Recorded data:
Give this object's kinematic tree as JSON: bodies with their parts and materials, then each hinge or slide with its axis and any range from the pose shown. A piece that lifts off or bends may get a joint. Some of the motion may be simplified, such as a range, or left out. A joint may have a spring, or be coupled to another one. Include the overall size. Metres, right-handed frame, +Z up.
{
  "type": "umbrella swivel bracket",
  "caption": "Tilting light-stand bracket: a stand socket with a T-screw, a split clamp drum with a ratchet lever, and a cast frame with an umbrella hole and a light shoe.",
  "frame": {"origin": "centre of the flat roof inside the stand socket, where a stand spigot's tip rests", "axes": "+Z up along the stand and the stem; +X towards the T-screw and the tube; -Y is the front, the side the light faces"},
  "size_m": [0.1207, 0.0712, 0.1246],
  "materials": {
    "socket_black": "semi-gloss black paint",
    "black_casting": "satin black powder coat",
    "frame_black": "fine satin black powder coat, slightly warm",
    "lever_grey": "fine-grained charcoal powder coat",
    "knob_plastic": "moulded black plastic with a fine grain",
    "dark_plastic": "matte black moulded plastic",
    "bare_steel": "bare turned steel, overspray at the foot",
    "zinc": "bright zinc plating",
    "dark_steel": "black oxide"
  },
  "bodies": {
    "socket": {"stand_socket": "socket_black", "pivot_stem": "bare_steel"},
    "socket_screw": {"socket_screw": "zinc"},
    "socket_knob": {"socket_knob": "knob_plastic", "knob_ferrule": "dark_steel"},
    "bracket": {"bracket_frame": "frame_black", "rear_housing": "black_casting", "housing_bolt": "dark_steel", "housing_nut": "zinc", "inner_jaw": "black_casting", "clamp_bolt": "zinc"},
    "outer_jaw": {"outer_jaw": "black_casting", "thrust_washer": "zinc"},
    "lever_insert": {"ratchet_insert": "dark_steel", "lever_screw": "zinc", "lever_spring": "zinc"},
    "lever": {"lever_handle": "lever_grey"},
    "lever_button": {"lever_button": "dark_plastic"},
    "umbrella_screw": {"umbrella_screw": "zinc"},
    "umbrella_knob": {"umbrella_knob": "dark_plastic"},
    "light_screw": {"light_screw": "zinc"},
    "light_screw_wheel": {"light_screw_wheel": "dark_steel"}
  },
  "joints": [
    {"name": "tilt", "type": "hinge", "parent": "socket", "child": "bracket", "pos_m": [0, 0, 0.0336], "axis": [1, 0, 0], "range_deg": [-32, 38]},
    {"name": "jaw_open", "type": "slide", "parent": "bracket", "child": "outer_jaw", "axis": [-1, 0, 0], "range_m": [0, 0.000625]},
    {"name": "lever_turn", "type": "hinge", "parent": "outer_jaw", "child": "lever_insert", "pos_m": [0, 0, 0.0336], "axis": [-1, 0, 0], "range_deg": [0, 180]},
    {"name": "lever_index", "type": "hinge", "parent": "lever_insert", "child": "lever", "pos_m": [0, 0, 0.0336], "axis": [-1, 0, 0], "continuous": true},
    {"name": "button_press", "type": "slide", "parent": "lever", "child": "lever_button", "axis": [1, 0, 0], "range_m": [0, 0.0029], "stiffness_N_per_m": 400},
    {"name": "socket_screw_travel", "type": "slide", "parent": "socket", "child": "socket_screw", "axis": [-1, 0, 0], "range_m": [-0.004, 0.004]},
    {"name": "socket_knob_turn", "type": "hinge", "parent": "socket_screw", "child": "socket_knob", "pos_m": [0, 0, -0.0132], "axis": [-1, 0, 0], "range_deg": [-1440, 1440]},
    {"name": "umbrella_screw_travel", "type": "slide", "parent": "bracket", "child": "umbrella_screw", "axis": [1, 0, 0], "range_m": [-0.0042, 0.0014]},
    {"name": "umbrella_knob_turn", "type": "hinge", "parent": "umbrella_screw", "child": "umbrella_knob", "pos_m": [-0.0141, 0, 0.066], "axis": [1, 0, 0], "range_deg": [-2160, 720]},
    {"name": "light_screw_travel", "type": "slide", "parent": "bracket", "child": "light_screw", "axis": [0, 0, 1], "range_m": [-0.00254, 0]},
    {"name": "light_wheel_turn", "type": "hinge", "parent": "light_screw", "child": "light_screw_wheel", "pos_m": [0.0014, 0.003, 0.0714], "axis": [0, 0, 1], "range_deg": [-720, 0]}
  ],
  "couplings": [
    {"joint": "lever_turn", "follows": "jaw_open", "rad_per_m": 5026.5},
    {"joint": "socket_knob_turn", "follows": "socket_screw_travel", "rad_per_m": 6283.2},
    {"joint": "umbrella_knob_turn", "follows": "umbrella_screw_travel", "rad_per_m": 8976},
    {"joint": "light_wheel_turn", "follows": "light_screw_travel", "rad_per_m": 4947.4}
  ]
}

Aim of the exercise:
List all lines in the material containing the string "with".

Result of this exercise:
Give this object's kinematic tree as JSON: bodies with their parts and materials, then each hinge or slide with its axis and any range from the pose shown. A piece that lifts off or bends may get a joint. Some of the motion may be simplified, such as a range, or left out. A joint may have a spring, or be coupled to another one. Include the overall size. Metres, right-handed frame, +Z up.
  "caption": "Tilting light-stand bracket: a stand socket with a T-screw, a split clamp drum with a ratchet lever, and a cast frame with an umbrella hole and a light shoe.",
    "knob_plastic": "moulded black plastic with a fine grain",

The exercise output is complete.